Closing our throats, stuffing our rage and biting our tongues is one way to survive. It is one way to get by in a world that is truly stacked against us. Yes, it will eat away at us and we will be miserable in so many ways, but we will live and have babies and pass down the same lessons to our children and the system will continue to feed off our terror and tears.
We can connect to that rage, open our throats and let out of roars. We can allow the anger and frustration and sadness to be our fuel to make change in this culture instead of doing what we have to in order to get by.
We can connect to our body. To feel her. To hear her. To know her wisdom. We can become aware of what is bubbling and brewing and boiling inside us. What was passed down and what is ours. What is history and what is our own lived experience.

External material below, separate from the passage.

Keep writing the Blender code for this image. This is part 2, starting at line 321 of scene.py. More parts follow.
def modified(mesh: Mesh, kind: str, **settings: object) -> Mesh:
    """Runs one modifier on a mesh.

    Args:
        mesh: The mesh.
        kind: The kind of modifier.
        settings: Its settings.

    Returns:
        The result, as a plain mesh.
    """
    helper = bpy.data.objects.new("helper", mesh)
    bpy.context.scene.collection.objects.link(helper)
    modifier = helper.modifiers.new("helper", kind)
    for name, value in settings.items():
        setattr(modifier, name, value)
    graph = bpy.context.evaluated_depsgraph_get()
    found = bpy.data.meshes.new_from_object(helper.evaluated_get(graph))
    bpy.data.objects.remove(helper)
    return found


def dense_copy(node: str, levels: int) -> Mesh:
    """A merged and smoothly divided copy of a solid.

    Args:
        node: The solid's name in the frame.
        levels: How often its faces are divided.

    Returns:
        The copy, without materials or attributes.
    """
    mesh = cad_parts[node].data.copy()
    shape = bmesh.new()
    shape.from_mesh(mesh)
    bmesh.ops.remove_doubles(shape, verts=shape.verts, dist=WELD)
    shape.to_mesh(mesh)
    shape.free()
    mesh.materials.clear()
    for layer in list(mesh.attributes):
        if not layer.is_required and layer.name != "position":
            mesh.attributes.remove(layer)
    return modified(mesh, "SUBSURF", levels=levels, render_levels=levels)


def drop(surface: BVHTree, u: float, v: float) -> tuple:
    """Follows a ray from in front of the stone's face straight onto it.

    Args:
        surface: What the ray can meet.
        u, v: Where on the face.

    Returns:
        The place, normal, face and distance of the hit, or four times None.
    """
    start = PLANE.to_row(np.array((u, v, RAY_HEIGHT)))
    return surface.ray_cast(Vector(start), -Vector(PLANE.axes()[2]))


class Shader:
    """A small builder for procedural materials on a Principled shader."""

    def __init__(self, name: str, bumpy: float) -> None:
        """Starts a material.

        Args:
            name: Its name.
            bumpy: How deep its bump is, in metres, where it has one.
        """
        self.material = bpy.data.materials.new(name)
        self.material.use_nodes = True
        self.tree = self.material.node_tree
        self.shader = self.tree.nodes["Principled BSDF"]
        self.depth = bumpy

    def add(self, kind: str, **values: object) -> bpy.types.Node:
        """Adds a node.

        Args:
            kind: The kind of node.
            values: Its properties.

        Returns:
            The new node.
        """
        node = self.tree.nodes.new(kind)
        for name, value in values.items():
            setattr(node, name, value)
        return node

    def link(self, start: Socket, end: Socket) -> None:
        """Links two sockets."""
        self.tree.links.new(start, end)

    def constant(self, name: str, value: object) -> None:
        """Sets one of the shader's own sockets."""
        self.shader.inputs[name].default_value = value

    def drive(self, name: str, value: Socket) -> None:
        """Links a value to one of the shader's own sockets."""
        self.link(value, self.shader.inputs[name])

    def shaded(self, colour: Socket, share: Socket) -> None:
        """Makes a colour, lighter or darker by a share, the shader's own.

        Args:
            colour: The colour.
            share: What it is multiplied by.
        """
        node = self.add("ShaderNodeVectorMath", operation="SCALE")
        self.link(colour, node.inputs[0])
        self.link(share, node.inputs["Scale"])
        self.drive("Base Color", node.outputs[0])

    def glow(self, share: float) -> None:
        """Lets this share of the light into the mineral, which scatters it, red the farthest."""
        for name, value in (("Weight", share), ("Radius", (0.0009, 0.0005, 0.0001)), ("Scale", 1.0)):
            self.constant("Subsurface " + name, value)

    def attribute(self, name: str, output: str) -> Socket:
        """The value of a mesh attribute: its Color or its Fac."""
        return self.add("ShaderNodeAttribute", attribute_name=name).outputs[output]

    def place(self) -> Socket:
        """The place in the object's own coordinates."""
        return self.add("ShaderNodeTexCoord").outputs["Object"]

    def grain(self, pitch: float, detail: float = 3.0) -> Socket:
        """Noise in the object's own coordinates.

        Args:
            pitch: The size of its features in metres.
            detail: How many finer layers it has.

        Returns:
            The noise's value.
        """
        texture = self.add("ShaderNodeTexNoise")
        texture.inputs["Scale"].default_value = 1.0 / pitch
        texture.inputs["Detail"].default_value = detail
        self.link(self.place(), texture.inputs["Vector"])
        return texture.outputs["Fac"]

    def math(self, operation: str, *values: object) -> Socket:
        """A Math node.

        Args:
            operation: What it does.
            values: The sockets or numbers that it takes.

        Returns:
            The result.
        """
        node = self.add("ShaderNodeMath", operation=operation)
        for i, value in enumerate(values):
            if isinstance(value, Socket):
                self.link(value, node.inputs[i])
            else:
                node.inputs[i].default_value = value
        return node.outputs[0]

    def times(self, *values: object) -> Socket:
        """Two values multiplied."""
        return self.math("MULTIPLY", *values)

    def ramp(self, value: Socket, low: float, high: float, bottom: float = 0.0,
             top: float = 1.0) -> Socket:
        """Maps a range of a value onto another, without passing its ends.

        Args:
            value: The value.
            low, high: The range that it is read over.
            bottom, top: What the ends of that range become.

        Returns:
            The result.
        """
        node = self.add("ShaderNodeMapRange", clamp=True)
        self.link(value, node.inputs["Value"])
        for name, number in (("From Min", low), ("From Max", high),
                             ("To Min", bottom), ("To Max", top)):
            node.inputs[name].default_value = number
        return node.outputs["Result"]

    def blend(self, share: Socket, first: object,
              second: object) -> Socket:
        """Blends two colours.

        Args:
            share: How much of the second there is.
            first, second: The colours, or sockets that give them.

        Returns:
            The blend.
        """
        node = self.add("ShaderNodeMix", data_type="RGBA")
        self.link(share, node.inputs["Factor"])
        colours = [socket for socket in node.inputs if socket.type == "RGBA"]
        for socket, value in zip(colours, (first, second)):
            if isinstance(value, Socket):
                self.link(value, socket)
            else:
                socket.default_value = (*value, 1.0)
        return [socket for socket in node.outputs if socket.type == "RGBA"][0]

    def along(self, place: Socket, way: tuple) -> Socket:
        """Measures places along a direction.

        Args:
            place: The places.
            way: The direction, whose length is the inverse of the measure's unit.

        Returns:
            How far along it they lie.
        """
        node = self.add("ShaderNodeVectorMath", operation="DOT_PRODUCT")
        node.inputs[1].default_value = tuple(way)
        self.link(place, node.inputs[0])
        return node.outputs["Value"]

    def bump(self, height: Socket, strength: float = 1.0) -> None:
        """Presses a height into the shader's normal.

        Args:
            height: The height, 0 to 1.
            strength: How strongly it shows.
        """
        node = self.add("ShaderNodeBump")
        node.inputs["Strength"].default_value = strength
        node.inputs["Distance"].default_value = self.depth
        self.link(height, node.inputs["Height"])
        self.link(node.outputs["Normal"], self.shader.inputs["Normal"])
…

We can speak out. We can tell our experience and listen to the experience of others. We can walk and march and stumble alongside others who are also oppressed, held back, tied down. We can fight with them and create change, slowly and quickly, tearing down this culture that feeds off our shame, brick by brick.
We can honor the truth that not everyone is in a place to stand up and open her throat yet. We can hold space for the very real fear and terror that courses through her blood and bones. We can let her know she is not alone, she is okay just as she is, and we will be here to help when she wants it :: we will not add to her torment by forcing her into the world she is unprepared to be a part of.
We can stop feeding the stories of too much and not enough by stopping our own judging and condemning of other women and our self. We can learn empathy. We can STOP FEEDING THE SHAME BEAST. As we stop feeding these stories, this deep shame, they will die. Slowly, and sometimes quickly, in fits and starts as we each find our way to allowing our Self to be.
And the walls will come tumbling down. They will shake and begin to crumble with our roars. And as we each, one by one, add our roars to the chorus, more will find their own ways of awareness and will join us.
And we will be the change we want to see in the world.